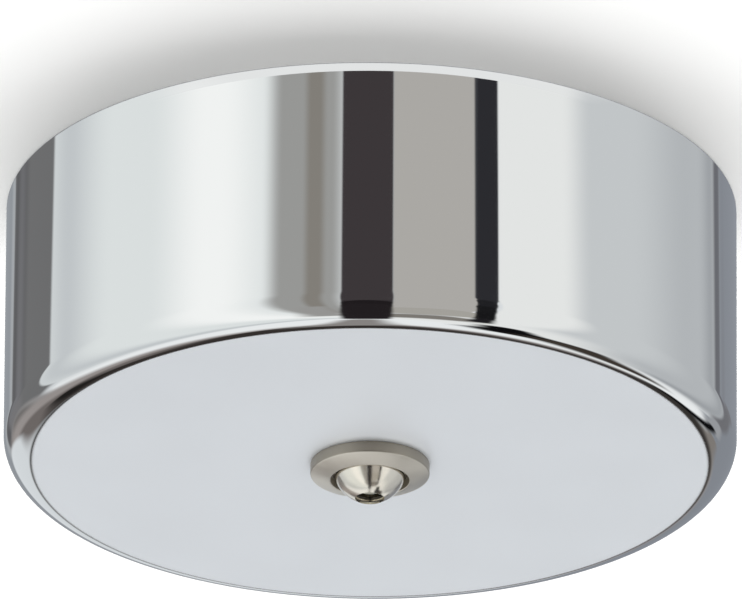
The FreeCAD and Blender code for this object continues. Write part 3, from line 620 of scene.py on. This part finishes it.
# %% Zinc-plated steel
def zinc_plated(name, roll_axis, roll_size, shine):
    """Zinc plate with a thin, slightly iridescent passivation over rolled or turned steel.

    roll_axis scales the noise of the rolling lines, small along the lines."""
    material, tree = new_material(name)
    place = object_place(tree)
    lines = noise(tree, stretched(tree, place, roll_axis), roll_size)
    cloud = noise(tree, place, 9 * MM, 3.0)
    film = noise(tree, place, 17 * MM, 1.0)
    bluish = blend(tree, spread(tree, cloud, 0.0, 1.0), "b4b9c0", "c3c5c6")
    colour = mix_colours(tree, spread(tree, film, 0.0, 0.45), bluish, linear("c6bfae"))
    return surface_of(material, tree, Base_Color=colour, Metallic=1.0,
                      Roughness=spread(tree, lines, shine - 0.06, shine + 0.08),
                      Normal=bumped(tree, lines, 0.012 * MM, 0.6, 0.2 * MM))


finishes = {
    "zinc_sheet": zinc_plated("zinc_plated_sheet", (0.05, 1, 1), 0.5 * MM, 0.36),
    "zinc_fastener": zinc_plated("zinc_plated_fasteners", (1, 1, 1), 0.25 * MM, 0.3),
}


# %% [markdown]
# The sleeve is cut from bare hexagonal brass bar, drawn along its length. The terminals
# are brass tube, drawn along their own length, and the earth screw is turned brass. They
# differ only in the direction of the marks and in how far they have tarnished, so one
# function serves all three.

# %% Brass, bare and turned
def bare_brass(name, draw_axis, draw_size, light, dark, shine):
    """Uncoated brass: drawing or turning marks, and a tarnish that dulls it in patches."""
    material, tree = new_material(name)
    place = object_place(tree)
    marks = noise(tree, stretched(tree, place, draw_axis), draw_size)
    tarnish = spread(tree, noise(tree, place, 5 * MM, 4.0), 0.0, 1.0)
    return surface_of(material, tree, Base_Color=blend(tree, tarnish, light, dark), Metallic=1.0,
                      Roughness=spread(tree, marks, shine - 0.05, shine + 0.1),
                      Normal=bumped(tree, marks, 0.01 * MM, 0.6, 0.1 * MM))


finishes["brass_sleeve"] = bare_brass(
    "drawn_hexagon_brass", (1, 1, 0.05), 0.3 * MM, "cbab62", "b18d47", 0.28)
finishes["brass_terminal"] = bare_brass(
    "brass_tube", (1, 0.06, 0.06), 0.2 * MM, "d3b56c", "bd9a54", 0.24)
finishes["brass_screw"] = bare_brass(
    "turned_brass", (1, 1, 1), 0.2 * MM, "cfae62", "ba954a", 0.26)


# %% [markdown]
# The insulating parts are plain plastics. Rubber is nearly black and matt, with a grey
# bloom. Nylon is milky and lets a little light in, which a weak subsurface share gives.
# The block is off-white polyamide with the fine grain of its spark-eroded mould.

# %% Rubber, nylon and polyamide
def black_rubber():
    """Moulded rubber: near black, matt, with a fine grain and a little grey bloom."""
    material, tree = new_material("moulded_black_rubber")
    place = object_place(tree)
    bloom = spread(tree, noise(tree, place, 2.5 * MM, 4.0), 0.0, 1.0)
    return surface_of(material, tree, Base_Color=blend(tree, bloom, "1c1c1d", "2b2a2a"),
                      Roughness=spread(tree, bloom, 0.5, 0.7),
                      Normal=bumped(tree, noise(tree, place, 0.12 * MM), 0.02 * MM, 0.7))


def natural_nylon():
    """Unpigmented nylon: milky, slightly yellow, letting a little light through."""
    material, tree = new_material("natural_nylon")
    place = object_place(tree)
    cloud = spread(tree, noise(tree, place, 3 * MM), 0.0, 1.0)
    return surface_of(material, tree, Base_Color=blend(tree, cloud, "e6e4d9", "efeee6"),
                      Roughness=0.38, Subsurface_Weight=0.2,
                      Subsurface_Radius=(1.0 * MM, 0.9 * MM, 0.7 * MM), Subsurface_Scale=1.0,
                      Normal=bumped(tree, noise(tree, place, 0.3 * MM), 0.01 * MM, 0.5))


def moulded_polyamide():
    """Off-white moulded plastic: fine spark-eroded grain and soft flow marks."""
    material, tree = new_material("moulded_polyamide")
    place = object_place(tree)
    flow = spread(tree, noise(tree, stretched(tree, place, (1, 0.35, 1)), 4 * MM, 3.0), 0.0, 1.0)
    grain = noise(tree, place, 0.16 * MM)
    return surface_of(material, tree, Base_Color=blend(tree, flow, "dedacb", "e8e5d9"),
                      Roughness=spread(tree, grain, 0.4, 0.55),
                      Normal=bumped(tree, grain, 0.02 * MM, 0.6, 0.25 * MM))


finishes["grommet_rubber"] = black_rubber()
finishes["liner_plastic"] = natural_nylon()
finishes["block_plastic"] = moulded_polyamide()


# %% [markdown]
# A turned or drawn part is a profile spun round the axis. The profile is a list of
# corners, each with its own fillet, and the spin is one outer product, so that every
# reflection runs over an exact curve and not over flat facets. Each finished piece then
# takes the place of its solid, rides on the same body and wears the finish that the
# record's material slot names.

# %% Profiles and the lathe
slots = {part["node"]: part["material_slot"] for part in frame["record"]["subparts"]}
SHARP_EDGE = math.radians(35)


def soft_profile(corners, steps=8):
    """A closed outline whose corners (radius, height, fillet) are rounded by arcs.

    A fillet of radius f in a corner of half-angle h touches both sides f / tan(h) away
    from the corner, and its centre lies f / sin(h) away along the bisector."""
    spots = np.array([corner[:2] for corner in corners], float)
    outline = []
    sides = zip(np.roll(spots, 1, 0), spots, np.roll(spots, -1, 0), corners)
    for before, here, after, corner in sides:
        fillet = corner[2]
        to_before = (before - here) / np.linalg.norm(before - here)
        to_after = (after - here) / np.linalg.norm(after - here)
        half = math.acos(np.clip(to_before @ to_after, -1, 1)) / 2
        if fillet == 0 or half > math.pi / 2 - 1e-3:
            outline.append(here[None])
            continue
        bisector = (to_before + to_after) / np.linalg.norm(to_before + to_after)
        centre = here + bisector * fillet / math.sin(half)
        start = here + to_before * fillet / math.tan(half) - centre
        end = here + to_after * fillet / math.tan(half) - centre
        sweep = math.atan2(start[0] * end[1] - start[1] * end[0], start @ end)
        angles = np.linspace(0, sweep, steps + 1)[:, None]
        across = np.array([-start[1], start[0]])
        outline.append(centre + np.cos(angles) * start + np.sin(angles) * across)
    return np.concatenate(outline)


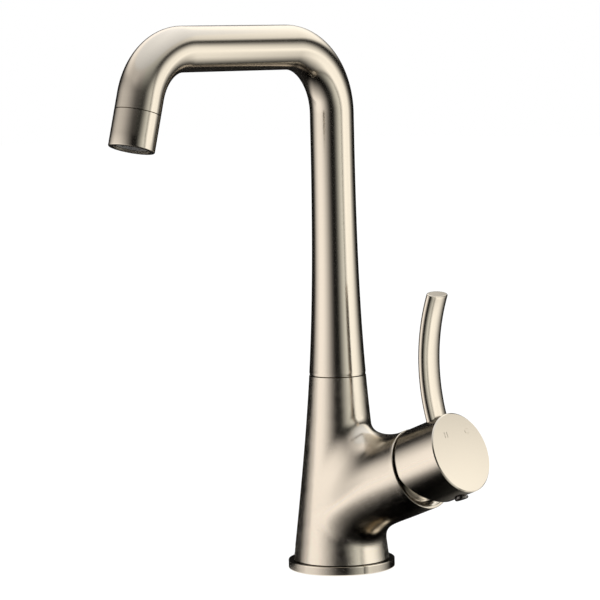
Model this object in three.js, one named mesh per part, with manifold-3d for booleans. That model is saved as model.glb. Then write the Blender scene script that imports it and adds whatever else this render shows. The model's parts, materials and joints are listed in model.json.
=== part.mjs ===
// A gooseneck bar faucet with one lever, in millimetres. +Z is up, the origin is the centre of the base on
// the deck, the spout points to -Y and the handle's branch to +X.
import * as THREE from "three";
import { mergeVertices } from "three/addons/utils/BufferGeometryUtils.js";
import Module from "manifold-3d";

const wasm = await Module();
wasm.setup();

// ---------------------------------------------------------------- driving dimensions

const GAP = 0.3; // between two pieces that seat on each other

// the base, and the column that flares down to it
const FOOT_RADIUS = 26.4; // the body where it meets the flange
const FLANGE_LEDGE = 3; // how far the flange stands out round the foot
const FLANGE_THICKNESS = 5;
const FLANGE_BEVEL = 0.9;
const SPIGOT_STEP = 4.7; // the boss inside the flange is slimmer than the foot by this
const GASKET_WIDTH = 3.4;
const GASKET_THICKNESS = 1.7;
const COLUMN_PULL_OUT = 4; // the foot's curve starts towards a point this far outside the tube's skin
const COLUMN_PULL_HEIGHT = 90.6;
const COLUMN_NECK_HEIGHT = 126.7; // and it is nearly upright from here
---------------
- **Requirement**
Provide all the records again, word for word.

- **Exercise solution**
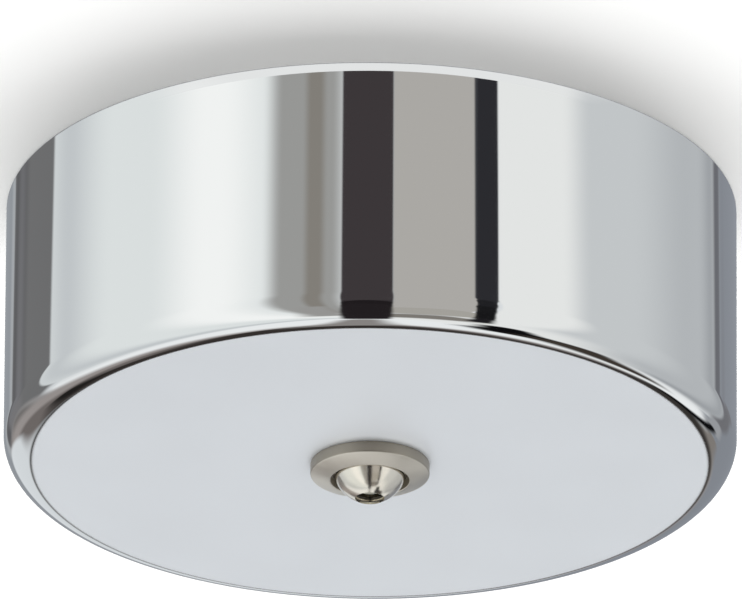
The FreeCAD and Blender code for this object continues. Write part 3, from line 620 of scene.py on. This part finishes it.
# %% Zinc-plated steel
def zinc_plated(name, roll_axis, roll_size, shine):
    """Zinc plate with a thin, slightly iridescent passivation over rolled or turned steel.

    roll_axis scales the noise of the rolling lines, small along the lines."""
    material, tree = new_material(name)
    place = object_place(tree)
    lines = noise(tree, stretched(tree, place, roll_axis), roll_size)
    cloud = noise(tree, place, 9 * MM, 3.0)
    film = noise(tree, place, 17 * MM, 1.0)
    bluish = blend(tree, spread(tree, cloud, 0.0, 1.0), "b4b9c0", "c3c5c6")
    colour = mix_colours(tree, spread(tree, film, 0.0, 0.45), bluish, linear("c6bfae"))
    return surface_of(material, tree, Base_Color=colour, Metallic=1.0,
                      Roughness=spread(tree, lines, shine - 0.06, shine + 0.08),
                      Normal=bumped(tree, lines, 0.012 * MM, 0.6, 0.2 * MM))


finishes = {
    "zinc_sheet": zinc_plated("zinc_plated_sheet", (0.05, 1, 1), 0.5 * MM, 0.36),
    "zinc_fastener": zinc_plated("zinc_plated_fasteners", (1, 1, 1), 0.25 * MM, 0.3),
}


# %% [markdown]
# The sleeve is cut from bare hexagonal brass bar, drawn along its length. The terminals
# are brass tube, drawn along their own length, and the earth screw is turned brass. They
# differ only in the direction of the marks and in how far they have tarnished, so one
# function serves all three.

# %% Brass, bare and turned
def bare_brass(name, draw_axis, draw_size, light, dark, shine):
    """Uncoated brass: drawing or turning marks, and a tarnish that dulls it in patches."""
    material, tree = new_material(name)
    place = object_place(tree)
    marks = noise(tree, stretched(tree, place, draw_axis), draw_size)
    tarnish = spread(tree, noise(tree, place, 5 * MM, 4.0), 0.0, 1.0)
    return surface_of(material, tree, Base_Color=blend(tree, tarnish, light, dark), Metallic=1.0,
                      Roughness=spread(tree, marks, shine - 0.05, shine + 0.1),
                      Normal=bumped(tree, marks, 0.01 * MM, 0.6, 0.1 * MM))


finishes["brass_sleeve"] = bare_brass(
    "drawn_hexagon_brass", (1, 1, 0.05), 0.3 * MM, "cbab62", "b18d47", 0.28)
finishes["brass_terminal"] = bare_brass(
    "brass_tube", (1, 0.06, 0.06), 0.2 * MM, "d3b56c", "bd9a54", 0.24)
finishes["brass_screw"] = bare_brass(
    "turned_brass", (1, 1, 1), 0.2 * MM, "cfae62", "ba954a", 0.26)


# %% [markdown]
# The insulating parts are plain plastics. Rubber is nearly black and matt, with a grey
# bloom. Nylon is milky and lets a little light in, which a weak subsurface share gives.
# The block is off-white polyamide with the fine grain of its spark-eroded mould.

# %% Rubber, nylon and polyamide
def black_rubber():
    """Moulded rubber: near black, matt, with a fine grain and a little grey bloom."""
    material, tree = new_material("moulded_black_rubber")
    place = object_place(tree)
    bloom = spread(tree, noise(tree, place, 2.5 * MM, 4.0), 0.0, 1.0)
    return surface_of(material, tree, Base_Color=blend(tree, bloom, "1c1c1d", "2b2a2a"),
                      Roughness=spread(tree, bloom, 0.5, 0.7),
                      Normal=bumped(tree, noise(tree, place, 0.12 * MM), 0.02 * MM, 0.7))


def natural_nylon():
    """Unpigmented nylon: milky, slightly yellow, letting a little light through."""
    material, tree = new_material("natural_nylon")
    place = object_place(tree)
    cloud = spread(tree, noise(tree, place, 3 * MM), 0.0, 1.0)
    return surface_of(material, tree, Base_Color=blend(tree, cloud, "e6e4d9", "efeee6"),
                      Roughness=0.38, Subsurface_Weight=0.2,
                      Subsurface_Radius=(1.0 * MM, 0.9 * MM, 0.7 * MM), Subsurface_Scale=1.0,
                      Normal=bumped(tree, noise(tree, place, 0.3 * MM), 0.01 * MM, 0.5))


def moulded_polyamide():
    """Off-white moulded plastic: fine spark-eroded grain and soft flow marks."""
    material, tree = new_material("moulded_polyamide")
    place = object_place(tree)
    flow = spread(tree, noise(tree, stretched(tree, place, (1, 0.35, 1)), 4 * MM, 3.0), 0.0, 1.0)
    grain = noise(tree, place, 0.16 * MM)
    return surface_of(material, tree, Base_Color=blend(tree, flow, "dedacb", "e8e5d9"),
                      Roughness=spread(tree, grain, 0.4, 0.55),
                      Normal=bumped(tree, grain, 0.02 * MM, 0.6, 0.25 * MM))


finishes["grommet_rubber"] = black_rubber()
finishes["liner_plastic"] = natural_nylon()
finishes["block_plastic"] = moulded_polyamide()


# %% [markdown]
# A turned or drawn part is a profile spun round the axis. The profile is a list of
# corners, each with its own fillet, and the spin is one outer product, so that every
# reflection runs over an exact curve and not over flat facets. Each finished piece then
# takes the place of its solid, rides on the same body and wears the finish that the
# record's material slot names.

# %% Profiles and the lathe
slots = {part["node"]: part["material_slot"] for part in frame["record"]["subparts"]}
SHARP_EDGE = math.radians(35)


def soft_profile(corners, steps=8):
    """A closed outline whose corners (radius, height, fillet) are rounded by arcs.

    A fillet of radius f in a corner of half-angle h touches both sides f / tan(h) away
    from the corner, and its centre lies f / sin(h) away along the bisector."""
    spots = np.array([corner[:2] for corner in corners], float)
    outline = []
    sides = zip(np.roll(spots, 1, 0), spots, np.roll(spots, -1, 0), corners)
    for before, here, after, corner in sides:
        fillet = corner[2]
        to_before = (before - here) / np.linalg.norm(before - here)
        to_after = (after - here) / np.linalg.norm(after - here)
        half = math.acos(np.clip(to_before @ to_after, -1, 1)) / 2
        if fillet == 0 or half > math.pi / 2 - 1e-3:
            outline.append(here[None])
            continue
        bisector = (to_before + to_after) / np.linalg.norm(to_before + to_after)
        centre = here + bisector * fillet / math.sin(half)
        start = here + to_before * fillet / math.tan(half) - centre
        end = here + to_after * fillet / math.tan(half) - centre
        sweep = math.atan2(start[0] * end[1] - start[1] * end[0], start @ end)
        angles = np.linspace(0, sweep, steps + 1)[:, None]
        across = np.array([-start[1], start[0]])
        outline.append(centre + np.cos(angles) * start + np.sin(angles) * across)
    return np.concatenate(outline)


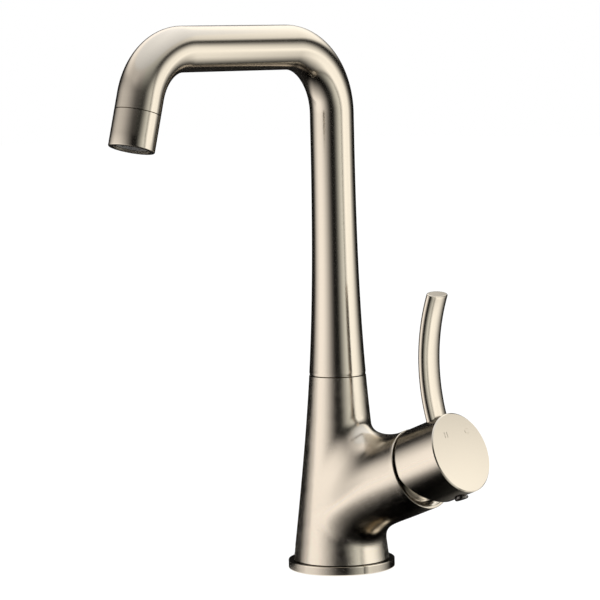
Model this object in three.js, one named mesh per part, with manifold-3d for booleans. That model is saved as model.glb. Then write the Blender scene script that imports it and adds whatever else this render shows. The model's parts, materials and joints are listed in model.json.
=== part.mjs ===
// A gooseneck bar faucet with one lever, in millimetres. +Z is up, the origin is the centre of the base on
// the deck, the spout points to -Y and the handle's branch to +X.
import * as THREE from "three";
import { mergeVertices } from "three/addons/utils/BufferGeometryUtils.js";
import Module from "manifold-3d";

const wasm = await Module();
wasm.setup();

// ---------------------------------------------------------------- driving dimensions

const GAP = 0.3; // between two pieces that seat on each other

// the base, and the column that flares down to it
const FOOT_RADIUS = 26.4; // the body where it meets the flange
const FLANGE_LEDGE = 3; // how far the flange stands out round the foot
const FLANGE_THICKNESS = 5;
const FLANGE_BEVEL = 0.9;
const SPIGOT_STEP = 4.7; // the boss inside the flange is slimmer than the foot by this
const GASKET_WIDTH = 3.4;
const GASKET_THICKNESS = 1.7;
const COLUMN_PULL_OUT = 4; // the foot's curve starts towards a point this far outside the tube's skin
const COLUMN_PULL_HEIGHT = 90.6;
const COLUMN_NECK_HEIGHT = 126.7; // and it is nearly upright from here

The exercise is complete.